Sejarah mencatat, pembubaran DPR pernah terjadi. Pada tahun 1960, Presiden Soekarno menerbitkan dekret untuk membubarkan DPR hasil Pemilu 1955 dan menggantinya dengan DPR-GR serta MPRS. Tindakan itu jelas berada di luar kerangka konstitusi. Hal serupa terjadi pada 2001 ketika Presiden Abdurrahman Wahid (Gus Dur) mencoba membekukan DPR dan MPR lewat dekret. Namun, langkah itu segera dilawan melalui Sidang Istimewa MPR yang justru melengserkan Gus Dur.
Kedua peristiwa ini menunjukkan bahwa upaya membubarkan DPR secara ekstra-konstitusional selalu berujung pada krisis politik. Karena itu, pada era reformasi, melalui amandemen UUD 1945, posisi DPR diperkuat agar tidak bisa dibubarkan Presiden.
Secara konstitusional, satu-satunya jalan untuk “menghapus” DPR adalah melalui amandemen UUD 1945. Prosedur ini pun sangat sulit, karena perubahan konstitusi memerlukan persetujuan MPR yang sebagian besar anggotanya berasal dari DPR itu sendiri. Alternatif lain adalah melalui mekanisme Pemilu, yakni jika rakyat sama sekali tidak memilih wakilnya untuk duduk di DPR maupun DPRD. Namun, hal ini juga hampir mustahil terjadi. Dengan demikian, baik secara politik maupun praktis, upaya membubarkan DPR hampir tidak mungkin dilakukan.

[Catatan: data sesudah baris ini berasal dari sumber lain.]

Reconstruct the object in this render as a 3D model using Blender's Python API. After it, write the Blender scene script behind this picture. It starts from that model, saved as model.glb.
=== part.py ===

Menyinggung istilah “kecuali revolusi?”, memang secara teori, revolusi atau kudeta bisa mengganti seluruh tatanan negara, termasuk membubarkan DPR. Namun jalan ini jelas berpotensi destruktif, menyalahi hukum, tidak memiliki legitimasi demokratis, dan berisiko besar menciptakan instabilitas politik serta kerusakan ekonomi.
Maka, jika ada ketidakpuasan terhadap DPR, solusinya bukan revolusi atau pembubaran paksa, melainkan reformasi yang terstruktur. Tekanan publik, advokasi politik, dan mendorong perubahan melalui mekanisme demokratis—termasuk amandemen konstitusi—adalah langkah yang lebih rasional, sah, dan sesuai dengan prinsip kenegaraan.

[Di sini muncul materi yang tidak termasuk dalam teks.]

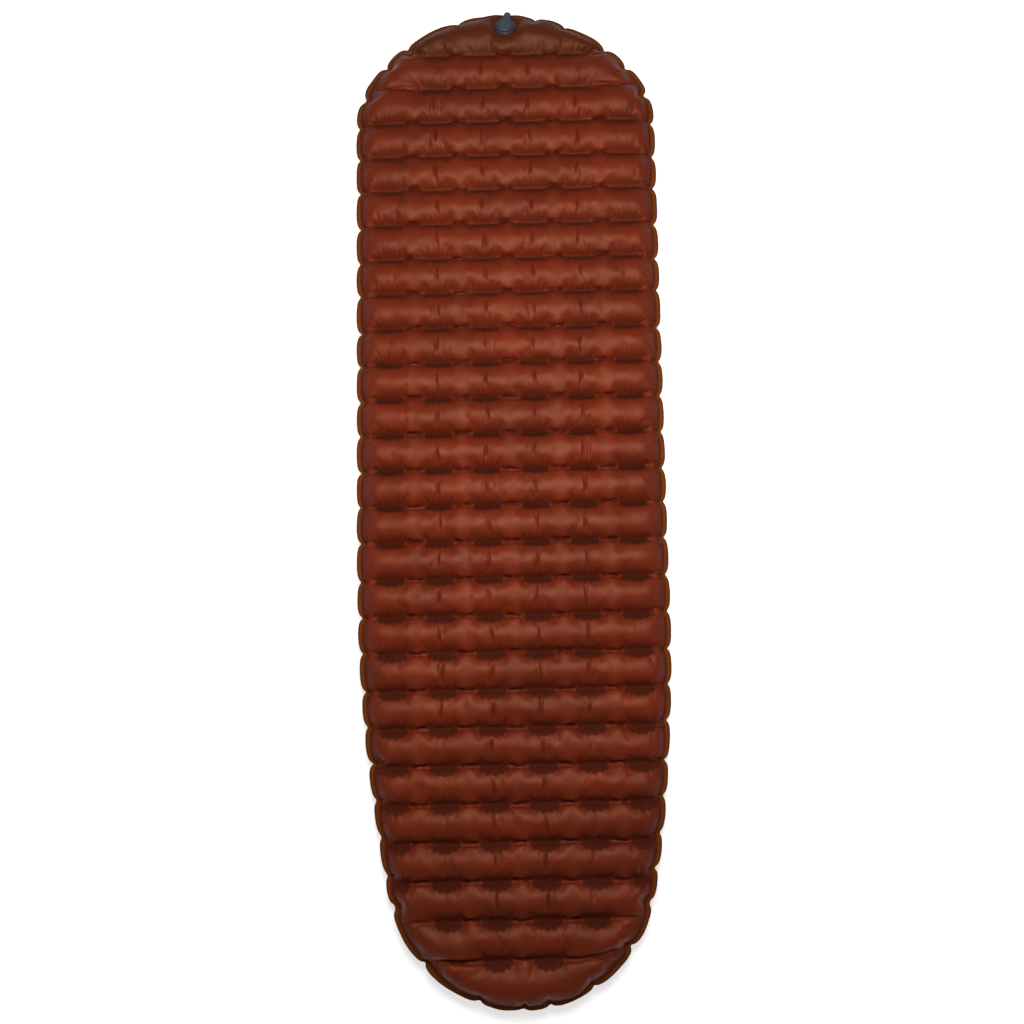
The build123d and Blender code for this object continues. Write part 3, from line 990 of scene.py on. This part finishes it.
    def fit_edge(self, net: bmesh.types.BMesh, across: float) -> None:
        """Moves the cut edge of the net onto the weld's inner line and evens what is beside it.

        Args:
            net: The net, already trimmed.
            across: Width of its columns.
        """
        edge = [v for v in net.verts if v.is_boundary]
        inside, way, _ = self.rim.measure(np.array([v.co[:2] for v in edge]))
        for vert, d, w in zip(edge, inside - self.layout.flange, way):
            vert.co.x += w[0] * d
            vert.co.y += w[1] * d
        inner = [v for v in net.verts if not v.is_boundary]
        depth = self.rim.measure(np.array([v.co[:2] for v in inner]))[0] - self.layout.flange
        near = [v for v, d in zip(inner, depth) if d < 3 * across]
        for _ in range(4):
            bmesh.ops.smooth_vert(
                net, verts=near, factor=0.5, use_axis_x=True, use_axis_y=True, use_axis_z=False
            )

    def start_height(self, plan: np.ndarray, inside: np.ndarray) -> tuple[np.ndarray, np.ndarray]:
        """Gives the sheet's first height: round rows between flat lands, and a round edge.

        Args:
            plan: Plan positions.
            inside: Distance inside the weld's inner line.

        Returns:
            Height above the rim, and 1 where the sheet is held there.
        """
        lay = self.layout
        rise, radius = lay.crest_rise - lay.land_rise, lay.row_radius
        off = np.abs(plan[:, 1] - np.round(plan[:, 1] / lay.pitch) * lay.pitch)
        back = np.sqrt(np.maximum(radius**2 - np.minimum(off, lay.row_half) ** 2, 0))
        row = lay.land_rise - (radius - rise) + back
        row = np.where(np.abs(plan[:, 1]) > lay.pitch * len(lay.seams) / 2, lay.crest_rise, row)
        row += self.gap_lift * self.open_gap(plan, 11 * MM)
        share = np.clip(inside / lay.edge_radius, 0, 1)
        edge = lay.crest_rise * np.sin(share * math.pi / 2) ** 0.75
        height = np.maximum(soft_least(edge, row, 6 * MM), 0)
        held = (inside < 1e-5).astype(float)
        step = 0.8 * lay.pitch / self.rows_per_chamber
        for index, seam in enumerate(lay.seams):
            near = np.abs(plan[:, 1] - seam) < step
            for start, end in lay.tabs(index):
                tab = near & (plan[:, 0] > start - 0.1 * MM) & (plan[:, 0] < end + 0.1 * MM)
                held[tab] = 1
                height[tab] = lay.land_rise
        far = lay.from_valve(plan)
        seat = 1 - smooth(far, self.valve_flat, self.valve_flat + 14 * MM)
        height = height * (1 - seat) + np.minimum(lay.valve_plane(plan) - 0.15 * MM, height + 9 * MM) * seat
        held[far < self.valve_flat] = 1
        return height, held

    def cloth_slack(self, plan: np.ndarray, inside: np.ndarray) -> np.ndarray:
        """Gives the cloth's slack: most in the gaps between tabs, some over the rows and at the edge.

        Args:
            plan: Plan positions.
            inside: Distance inside the weld's inner line.

        Returns:
            Share by which the cloth is larger than the starting shape.
        """
        slack = self.row_slack + (self.gap_slack - self.row_slack) * self.open_gap(plan, 16 * MM)
        slack += self.edge_slack * np.exp(-((inside / (12 * MM)) ** 2))
        return slack * (1 + 0.3 * ripple(plan, 35 * MM, self.seed + 1))

    def open_gap(self, plan: np.ndarray, width: float) -> np.ndarray:
        """1 in the gaps between tabs, falling to 0 at the tabs and away from the seam.

        Args:
            plan: Plan positions.
            width: How far from the seam a gap reaches.

        Returns:
            The share of gap.
        """
        lay = self.layout
        middle = np.abs(plan[:, 0])
        gap = np.abs(middle - np.round(middle / lay.tab_pitch) * lay.tab_pitch)
        gap = np.clip(1 - (gap / ((lay.tab_pitch - lay.tab_length) / 2)) ** 2, 0, 1)
        seam = np.abs(plan[:, 1] - (np.round(plan[:, 1] / lay.pitch - 0.5) + 0.5) * lay.pitch)
        return gap * np.clip(1 - (seam / width) ** 2, 0, 1)

    # ------------------------------------------------ creasing

    def settle_crests(self, sheet: bpy.types.Object) -> None:
        """Brings the crests down to the pad's height, and leaves the lands where they are."""
        lay = self.layout
        where = points(sheet.data)
        above = where[:, 2] - lay.land_rise
        top = float(np.percentile(where[:, 2], 97)) - lay.land_rise
        share = min(1.0, (lay.crest_rise - lay.land_rise) / top)
        where[:, 2] = np.where(above > 0, lay.land_rise + above * share, where[:, 2])
        place(sheet.data, where)

    def tab_spots(self) -> list[tuple[int, float, float, float]]:
        """Lists the tabs: seam number, middle across, seam position and length."""
        return [
            (index, (start + end) / 2, float(seam), end - start)
            for index, seam in enumerate(self.layout.seams)
            for start, end in self.layout.tabs(index)
        ]

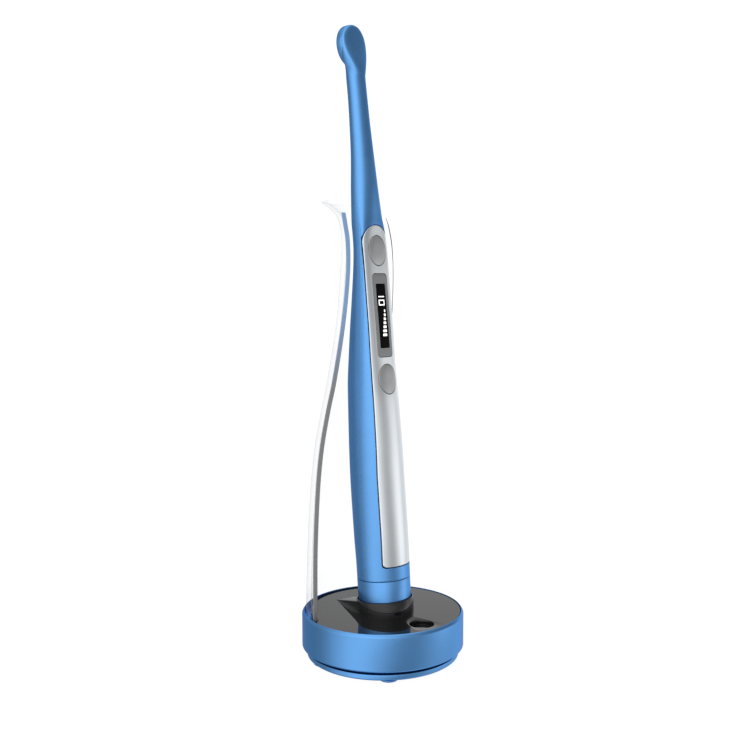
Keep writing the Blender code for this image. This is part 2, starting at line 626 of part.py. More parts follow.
def build_battery_spring():
    radius, wire = 3.2, 0.35
    low, high = 21.2, 26.3
    turns, steps, sides = 3, 9, 5
    total = turns * steps
    rings = []
    for k in range(total + 1):
        a = 2 * pi * k / steps
        out = Vector((cos(a), sin(a), 0))
        centre = Vector((0, BATTERY_Y, low + (high - low) * k / total)) + radius * out
        angles = [2 * pi * i / sides for i in range(sides)]
        rings.append([centre + wire * (out * cos(b) + Vector((0, 0, 1)) * sin(b))
                      for b in angles])
    loft("battery_spring", rings, HAND, "steel")


def build_tail():
    cap_r, cap_top = 11.37, SEAM - GAP / 2
    spigot_r, groove_r, groove_low, groove_high = 9.95, 9.25, 15.9, 17.1
    # up the outside, over the spigot and its seal groove, then down the inside
    lathe("tail_cap", [
        (9.0, TAIL_LOW + 0.05), (cap_r - 0.5, TAIL_LOW + 0.05), (cap_r, TAIL_LOW + 0.6),
        (11.4, 4), (11.48, cap_top), (spigot_r, cap_top), (spigot_r, groove_low),
        (groove_r, groove_low), (groove_r, groove_high), (spigot_r, groove_high),
        (spigot_r, 18.6), (8.6, 18.6), (8.6, -5.0), (9.0, -5.0)], HAND, 36, "blue_anodised")
    seal_r, seal_wire, seal_sides = 9.72, 0.38, 6
    seal_s = (groove_low + groove_high) / 2
    turns = [2 * pi * k / seal_sides for k in range(seal_sides)]
    lathe("tail_seal", [(seal_r + seal_wire * cos(a), seal_s + seal_wire * sin(a))
                        for a in turns], HAND, 28, "rubber")
    disc("charge_board", 8.2, 19.2, 20.2, HAND, 32, "circuit_green")

    # central pad and outer ring, let into the insulator in line with the socket's pins
    ring_in = CONTACT_OFFSETS[1] - CONTACT_RING_HALF
    ring_out = CONTACT_OFFSETS[1] + CONTACT_RING_HALF
    insulator = lathe("tail_insulator", [
        (0, TAIL_LOW + 0.2), (8.75, TAIL_LOW + 0.2), (8.75, -5.3), (8.35, -5.3),
        (8.35, -4.2), (0, -4.2)], HAND, 28, "black_plastic")
    boolean(insulator, disc("pad_hole_cutter", PAD_R + CONTACT_GAP, -9, -3, HAND, 20))
    boolean(insulator, disc("pad_groove_cutter", ring_out + CONTACT_GAP, -9, -6.4, HAND, 28,
                            inner=ring_in - CONTACT_GAP))
    disc("contact_pad", PAD_R, TAIL_LOW, -4.5, HAND, 20, "gold")
    disc("contact_ring", ring_out, TAIL_LOW, -6.7, HAND, 28, "gold", inner=ring_in)


def build_light_engine():
    """Parts in the head, stacked along the lens's axis, and the wires that feed them."""
    disc("heat_sink", ENGINE_R, 0.0, 0.5, LENS_AXIS, 28, "copper")
    disc("led_board", ENGINE_R, 0.65, 1.05, LENS_AXIS, 28, "circuit_green")
    box("led_die", (-1.2, -1.2, 1.15), (1.2, 1.2, 1.45), LENS_AXIS, "phosphor")
    lathe("reflector", [
        (1.9, 1.2), (4.9, 1.2), (4.9, 2.35), (4.55, 2.35), (3.3, 2.0), (2.3, 1.6)],
        LENS_AXIS, 24, "mirror_coat")
    lathe("lens", [
        (0, 2.5), (4.95, 2.5), (4.95, 2.95), (3.6, 3.2), (1.9, 3.36), (0, 3.42)],
        LENS_AXIS, 32, "optical_glass")
    lathe("lens_ring", [
        (5.15, 1.2), (6.2, 1.2), (6.2, LENS_FACE + 0.05), (5.9, LENS_FACE + 0.25),
        (5.3, LENS_FACE + 0.05), (5.15, 3.1)], LENS_AXIS, 28, "black_plastic")
    for k, (x, mat) in enumerate(((-0.75, "black_plastic"), (0.75, "red_wire"))):
        rod(f"led_wire_{k + 1}", (x, -1.6, 161.0), (x, 0.68, 234.4), 0.45, 8, mat)


build_base_ring()
build_top_plate()
build_underside()
build_stand_electronics()
build_shield()
build_shell()
build_front()
build_boards()
build_battery()
build_battery_spring()
build_tail()
build_light_engine()
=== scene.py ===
"""Looks for a cordless curing light standing in its charging base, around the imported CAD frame.

Shapes are written in millimetres and scaled to metres. The stand sits on z = 0, centred on the
z axis. The handpiece's front, with its panel and keys, faces -y. Its lamp and the clear shield
are at the back, towards +y. In the handpiece's own frame z runs along it, up from the socket.
"""
import json
import bpy
import bmesh
from math import sin, cos, pi, radians, sqrt, hypot, atan2
from mathutils import Matrix, Vector

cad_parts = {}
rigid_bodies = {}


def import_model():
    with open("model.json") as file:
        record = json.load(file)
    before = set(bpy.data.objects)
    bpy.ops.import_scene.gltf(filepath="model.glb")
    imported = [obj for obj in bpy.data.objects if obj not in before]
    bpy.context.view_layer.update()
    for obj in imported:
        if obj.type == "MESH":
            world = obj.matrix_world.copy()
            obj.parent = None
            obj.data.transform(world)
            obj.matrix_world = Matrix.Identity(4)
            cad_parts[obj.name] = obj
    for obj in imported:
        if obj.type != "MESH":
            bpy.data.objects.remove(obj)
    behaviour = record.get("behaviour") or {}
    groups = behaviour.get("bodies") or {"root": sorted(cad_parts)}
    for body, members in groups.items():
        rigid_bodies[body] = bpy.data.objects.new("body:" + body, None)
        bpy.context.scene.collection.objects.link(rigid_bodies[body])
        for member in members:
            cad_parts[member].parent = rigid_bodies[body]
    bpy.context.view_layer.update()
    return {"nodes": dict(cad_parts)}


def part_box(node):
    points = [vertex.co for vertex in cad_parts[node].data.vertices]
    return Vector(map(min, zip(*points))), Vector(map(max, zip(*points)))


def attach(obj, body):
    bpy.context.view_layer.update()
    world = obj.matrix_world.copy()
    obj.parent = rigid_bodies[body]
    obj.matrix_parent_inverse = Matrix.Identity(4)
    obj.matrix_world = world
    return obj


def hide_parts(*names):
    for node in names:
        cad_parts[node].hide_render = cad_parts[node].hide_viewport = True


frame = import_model()
FINE = 1.0
MM = 0.001

# ================================================================ dimensions (millimetres, degrees)
# ---- stand
PLATE_TOP, PLATE_GAP = 20.8, 0.3
RING_R, RING_TOP, RING_LOW, RING_SEAT_R = 35.0, 21.1, 5.4, 33.95
LEDGE_R, LEDGE_Z = 30.5, 17.4
COVER_R, COVER_LOW, COVER_TOP = 32.8, 1.2, 3.9
COVER_FLOOR, COVER_LIP_TOP, COVER_LIP_R, COVER_LIP_INNER_R = 3.6, 5.9, 29.9, 28.4
FOOT_R, FOOT_PCD_R, FOOT_H, FEET = 4.0, 27.5, 1.05, 5
SCREWS, SCREW_LOW, SCREW_R, SHANK_R, SHANK_Z = 3, 1.35, 2.2, 1.1, 2.4
JACK_HALF, JACK_LOW, JACK_TOP, JACK_CORNER, JACK_GAP = 4.6, 10.4, 13.8, 1.6, 0.3
LEAN, TURN, SOCKET_Y = 3.7, 9.0, -1.35
SOCKET_R, SOCKET_DEPTH, SOCKET_WALL, SOCKET_FLARE = 11.8, 9.2, 1.4, 0.2
COLLAR_R, COLLAR_H = 12.35, 5.75
PIN_HOLE_R, PIN_PITCH = 1.35, 5.7
WELL_X, WELL_Y, WELL_R, WELL_STEP_R, WELL_STEP_Z = -8.8, -24.1, 5.1, 3.0, 18.3
FAIRING_START_Y, FAIRING_TIP_Y, FAIRING_HALF, FAIRING_TIP_HALF, FAIRING_H = 4.4, 23.8, 11.05, 0.3, 5.3
SHIELD_HALF_ANGLE, SHIELD_SLOT_PLAY, SHIELD_T = 61.0, 1.2, 2.0
SLOT_INNER_R, SLOT_OUTER_R = 31.2, 36.0
PAINTED_EDGE_TOP = 169.0  # height over the plate at which the shield's frosted side edges, with their painted light, end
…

Kesimpulannya, DPR tidak dapat dibubarkan dalam kerangka sistem presidensial Indonesia. Jalan amandemen hampir mustahil ditempuh, sementara revolusi justru berpotensi membawa kehancuran.
Dalam konteks ini, saya menilai tidak akan terjadi revolusi hanya karena muncul opini yang meminta pembubaran DPR. Sebab, hingga saat ini belum terdapat kesalahan yang sagat fatal dari DPR yang benar-benar memicu kemarahan rakyat hingga mencapai klimaks.

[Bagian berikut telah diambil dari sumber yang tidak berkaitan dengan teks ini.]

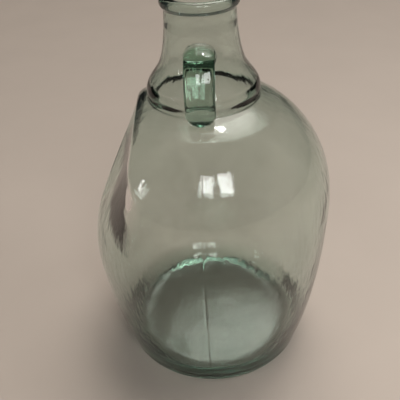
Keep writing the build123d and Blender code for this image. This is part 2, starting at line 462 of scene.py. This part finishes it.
# ---------------------------------------------------------------- materials
def new_material(name):
    material = bpy.data.materials.new(name)
    material.use_nodes = True
    tree = material.node_tree
    place = tree.nodes.new("ShaderNodeTexCoord").outputs["Object"]
    return material, tree, tree.nodes["Principled BSDF"], place


def noise_value(tree, vector, scale, detail, distortion=0.0):
    texture = tree.nodes.new("ShaderNodeTexNoise")
    texture.inputs["Scale"].default_value = scale
    texture.inputs["Detail"].default_value = detail
    texture.inputs["Distortion"].default_value = distortion
    tree.links.new(vector, texture.inputs["Vector"])
    return texture.outputs["Fac"]


def ramp(tree, value, low, high, start=0.0, end=1.0):
    """From start, where the value is low, to end, where it is high."""
    node = tree.nodes.new("ShaderNodeMapRange")
    for name, number in (("From Min", low), ("From Max", high), ("To Min", start), ("To Max", end)):
        node.inputs[name].default_value = number
    tree.links.new(value, node.inputs["Value"])
    return node.outputs["Result"]


def dot_product(tree, vector, way):
    node = tree.nodes.new("ShaderNodeVectorMath")
    node.operation = "DOT_PRODUCT"
    node.inputs[1].default_value = way
    tree.links.new(vector, node.inputs[0])
    return node.outputs["Value"]


def product(tree, one, other):
    node = tree.nodes.new("ShaderNodeMath")
    node.operation = "MULTIPLY"
    tree.links.new(one, node.inputs[0])
    tree.links.new(other, node.inputs[1])
    return node.outputs["Value"]


def mixed(tree, share, one, other):
    """Mix of two colours; the first may be another node's result."""
    node = tree.nodes.new("ShaderNodeMix")
    node.data_type = "RGBA"
    if isinstance(one, tuple):
        node.inputs[6].default_value = (*one, 1)
    else:
        tree.links.new(one, node.inputs[6])
    node.inputs[7].default_value = (*other, 1)
    tree.links.new(share, node.inputs[0])
    return node.outputs[2]


def bumped(tree, height, strength, distance, normal=None):
    node = tree.nodes.new("ShaderNodeBump")
    node.inputs["Strength"].default_value = strength
    node.inputs["Distance"].default_value = distance
    tree.links.new(height, node.inputs["Height"])
    if normal:
        tree.links.new(normal, node.inputs["Normal"])
    return node.outputs["Normal"]


def painted_strap_shade(tree, place):
    """How deep the strap's painted shade is at a place: 0 off the strap, deepest on the cap at its top; it
    stands in for the dark of long paths through its thick glass.
    """
    where = tree.nodes.new("ShaderNodeSeparateXYZ")
    tree.links.new(place, where.inputs["Vector"])
    height = where.outputs["Z"]
    front = ramp(tree, dot_product(tree, place, (0, -1, PLANE_LEAN)), PLANE_START, PLANE_END)
    above = ramp(tree, height, HANDLE_LOW - 1.5 * MM, HANDLE_LOW)
    below = ramp(tree, height, HANDLE_TOP + 0.4 * MM, HANDLE_TOP - 0.4 * MM)
    cap = ramp(tree, height, CAP_FOOT, CAP_TOP, start=PAINTED_SHADE_BELOW_CAP)
    return product(tree, product(tree, front, product(tree, above, below)), cap)


def green_glass():
    material, tree, shader, place = new_material("green_glass")
    shader.inputs["Transmission Weight"].default_value = 1.0
    shader.inputs["IOR"].default_value = 1.5
    film = noise_value(tree, place, scale=38.0, detail=6.0)
    tree.links.new(ramp(tree, film, 0.52, 0.85, end=0.16), shader.inputs["Roughness"])
    haze = ramp(tree, noise_value(tree, place, scale=26.0, detail=3.0, distortion=0.6), 0.40, 0.62)
    blown = mixed(tree, haze, CLEAR_GLASS, HAZY_GLASS)
    # Painted shade: the strap is mixed towards a darker green, most on its top cap
    colour = mixed(tree, painted_strap_shade(tree, place), blown, STRAP_PAINTED_SHADE)
    tree.links.new(colour, shader.inputs["Base Color"])
    ripples = noise_value(tree, place, scale=60.0, detail=2.0)
    rippled = bumped(tree, ripples, strength=0.12, distance=2 * MM)
    stretched = tree.nodes.new("ShaderNodeMapping")
    stretched.inputs["Scale"].default_value = (1.0, 1.0, 0.3)
    tree.links.new(place, stretched.inputs["Vector"])
    streaks = noise_value(tree, stretched.outputs["Vector"], scale=300.0, detail=3.0)
    streaked = bumped(tree, streaks, strength=0.09, distance=1 * MM, normal=rippled)
    tree.links.new(streaked, shader.inputs["Normal"])
    tint = tree.nodes.new("ShaderNodeVolumeAbsorption")
    tint.inputs["Color"].default_value = (*THROUGH_GLASS, 1)
    tint.inputs["Density"].default_value = GLASS_DENSITY
    output = next(node for node in tree.nodes if node.type == "OUTPUT_MATERIAL")
    tree.links.new(tint.outputs["Volume"], output.inputs["Volume"])
    return material


def floor_material():
    material, tree, shader, place = new_material("pale_floor")
    shader.inputs["Roughness"].default_value = 0.9
    darker, lighter = (tuple(tone * c for c in FLOOR_COLOUR) for tone in (0.95, 1.05))
    grain = noise_value(tree, place, scale=9.0, detail=5.0)
    tree.links.new(mixed(tree, grain, darker, lighter), shader.inputs["Base Color"])
    return material


# ---------------------------------------------------------------- build
body = mesh_object("carboy_glass", blown_mesh())
body = fused(body, mesh_object("strap", strap_mesh()))
body.data.materials.clear()
body.data.materials.append(green_glass())
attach(body, "root")
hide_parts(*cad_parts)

bpy.ops.mesh.primitive_plane_add(size=FLOOR_SIZE, location=(0, 0, -FLOOR_GAP))
floor = bpy.context.object
floor.name = "floor"
floor.data.materials.append(floor_material())


# ---------------------------------------------------------------- light
def way_to(azimuth, elevation):
    """Direction in degrees: azimuth from +X, elevation above the floor."""
    around, climb = math.radians(azimuth), math.radians(elevation)
    return Vector((math.cos(around) * math.cos(climb), math.sin(around) * math.cos(climb), math.sin(climb)))


def soft_light(name, azimuth, elevation, distance, width, height, watts):
    """Area light that faces the carboy."""
    away = way_to(azimuth, elevation)
    data = bpy.data.lights.new(name, "AREA")
    data.shape = "RECTANGLE"
    data.size, data.size_y = width, height
    data.energy = watts
    light = bpy.data.objects.new(name, data)
    light.location = Vector((0, 0, 0.5 * MOUTH_HEIGHT)) + away * distance
    light.rotation_euler = away.to_track_quat("Z", "Y").to_euler()
    bpy.context.scene.collection.objects.link(light)
    return light


soft_light("window_left", -88, 38, 1.2, 0.24, 0.34, 2.4)
soft_light("window_right", -67, 38, 1.2, 0.24, 0.34, 2.6)
soft_light("side_window", -153, 21, 1.2, 0.04, 0.20, 0.35)
tube = soft_light("tube", 34, 80, 1.5, 0.38, 0.03, 1.9)
fill = soft_light("fill", 5, 26, 0.8, 0.4, 0.4, 2.0)
far = soft_light("far", 58, 38, 1.25, 1.0, 0.5, 0.9)
for light in (tube, far):                        # these two face straight down
    light.rotation_euler = (0, 0, 0)
for light in (fill, far):                        # and these two only light the floor
    light.visible_glossy = False
    light.visible_transmission = False

# A dark room, which darkens the edges of the glass, with one broad glow high behind the carboy
world = bpy.data.worlds.new("room")
bpy.context.scene.world = world
world.use_nodes = True
sky = world.node_tree
direction = sky.nodes.new("ShaderNodeTexCoord").outputs["Generated"]
glow = ramp(sky, dot_product(sky, direction, way_to(azimuth=70, elevation=64)), 0.88, 0.985)
glow.node.interpolation_type = "SMOOTHSTEP"
colour = mixed(sky, glow, DARK_ROOM, GLOW)
sky.links.new(colour, sky.nodes["Background"].inputs["Color"])

# ---------------------------------------------------------------- camera
CAMERA_TURN = math.radians(3.6)                  # it stands this far right of the handle
CAMERA_BACK = 0.3368
CAMERA_UP = 0.3616
CAMERA_PITCH = math.radians(35.57)
CAMERA_YAW = math.radians(-1.14)
CAMERA_ROLL = math.radians(-3.39)
CAMERA_LENS = 49.5

lens = bpy.data.cameras.new("camera")
lens.lens = CAMERA_LENS
lens.sensor_width = 36
lens.clip_start = 0.01
camera = bpy.data.objects.new("camera", lens)
bpy.context.scene.collection.objects.link(camera)
stand = Matrix.Rotation(CAMERA_TURN, 4, "Z") @ Matrix.Translation((0, -CAMERA_BACK, CAMERA_UP))
aim = Matrix.Rotation(-CAMERA_YAW, 4, "Z") @ Matrix.Rotation(math.pi / 2 - CAMERA_PITCH, 4, "X")
camera.matrix_world = stand @ aim @ Matrix.Rotation(CAMERA_ROLL, 4, "Z")
bpy.context.scene.camera = camera
bpy.context.scene.view_settings.view_transform = "Standard"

Namun demikian, DPR perlu terus memperbaiki citra dengan bersikap lebih bijak: tidak mempertontonkan kemewahan di tengah penderitaan rakyat, tidak larut dalam euforia ketika rakyat menderita, dan tidak terjerumus dalam praktik korupsi.
DPR harus kembali pada jati dirinya sebagai wakil rakyat sejati dengan menjalankan fungsi legislasi, anggaran, dan pengawasan demi kepentingan rakyat. Selain itu, DPR maupun DPRD perlu berani menggunakan hak konstitusionalnya—hak interpelasi, hak angket, dan hak menyatakan pendapat. Hanya dengan cara demikian, DPR dan DPRD dapat menjadi pilar demokrasi yang kuat sekaligus dipercaya masyarakat.